The City of Seattle has filed suit against a long list of pharmaceutical companies, accusing them of contributing to the current opioid addiction crisis.
According to the Seattle opioid lawsuit, the City accuses drug manufacturers of “unleash[ing] a healthcare crisis that has had far-reaching financial, social, and deadly consequences in the city of Seattle and across the nation.”
Brand name drugs such as OxyContin and Percocet and their generic equivalents oxycodone and hydrocodone are powerful opioid painkillers.
For many years, opioid painkillers were prescribed only for short-term acute pain or for end-of-life care because the drugs were known to be too addictive to be used for anyone fighting long-term pain.
Since the late 1990s, drug makers have been using “a marketing scheme designed to persuade doctors and patients that opioids can and should be used for chronic pain, a far broader group of patients much more likely to become addicted and suffer other adverse effects from the long-term use of opioids,” says the Seattle opioid lawsuit.
Drug companies spend millions of dollars to promote opioids as a treatment for chronic pain. The marketing scheme neglects to mention the possibility of addiction or minimizes such risks, according to the City’s complaint.
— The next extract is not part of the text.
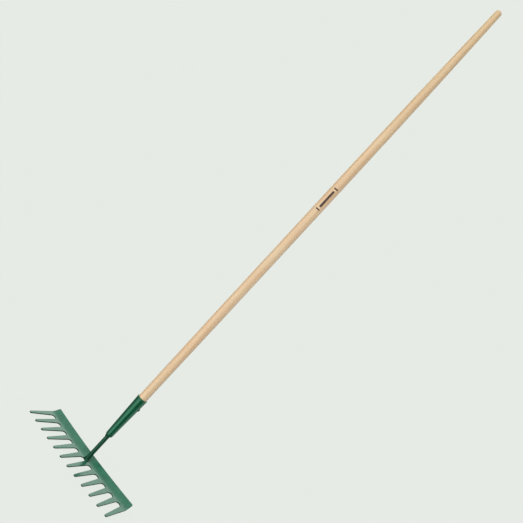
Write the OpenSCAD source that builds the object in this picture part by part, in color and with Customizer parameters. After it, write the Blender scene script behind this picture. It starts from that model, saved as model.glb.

Seattle Opioid Lawsuit Blames Pill Mills for Deaths
The Seattle Pain Center, opened in 2008 by Dr. Frank D. Li, expanded into the cities of Renton, Everett, Tacoma, Olympia, Spokane, Poulsbo, and Vancouver. According to the City, at least 60 Seattle Pain Center patients died from 2010 to 2015, and at least 16 of those patients died shortly after filling an opioid prescription given by the Pain Center. Two other patients had serious health conditions that should have prevented them from receiving opioid prescriptions, the City says.
In July 2016, Washington’s Medical Quality Assurance Commission suspended Li’s medical license. According to the Seattle opioid lawsuit, the regulatory body found that even though Li claimed publicly to offer alternatives to narcotic pain medications, the Seattle Pain Center “sought out vulnerable chronic pain patients enrolled in Medicaid insurance and maintained these patients on opioid therapy by providing continuing prescriptions despite knowledge of medication abuse, diversion, and overdose.”
The Seattle opioid lawsuit alleges that pill mills such as the Seattle Pain Center should have been a predictable outgrowth of the drug manufacturers’ misleading promotional campaign, because the drug companies should have known people fighting chronic pain would end up addicted to drugs. The drug makers also should have realized that unscrupulous clinics such as the Seattle Pain Clinic would continuously prescribe the narcotics to keep the patients in the throes of addiction, alleges the Seattle opioid lawsuit.
As a result of the conduct of the drug companies and of the Seattle Pain Clinic, the City claims, Washington communities are overwhelmed with a public health crisis. The Seattle opioid lawsuit contends that researchers say Washington state had the third highest opioid abuse rate in the United States in 2010-2011.
The Seattle Opioid Lawsuit is Case No. 2:17-cv-01577 in the Superior Court of the State of Washington in and for King County.
In general, opioid addiction lawsuits are filed individually by each plaintiff and are not class actions.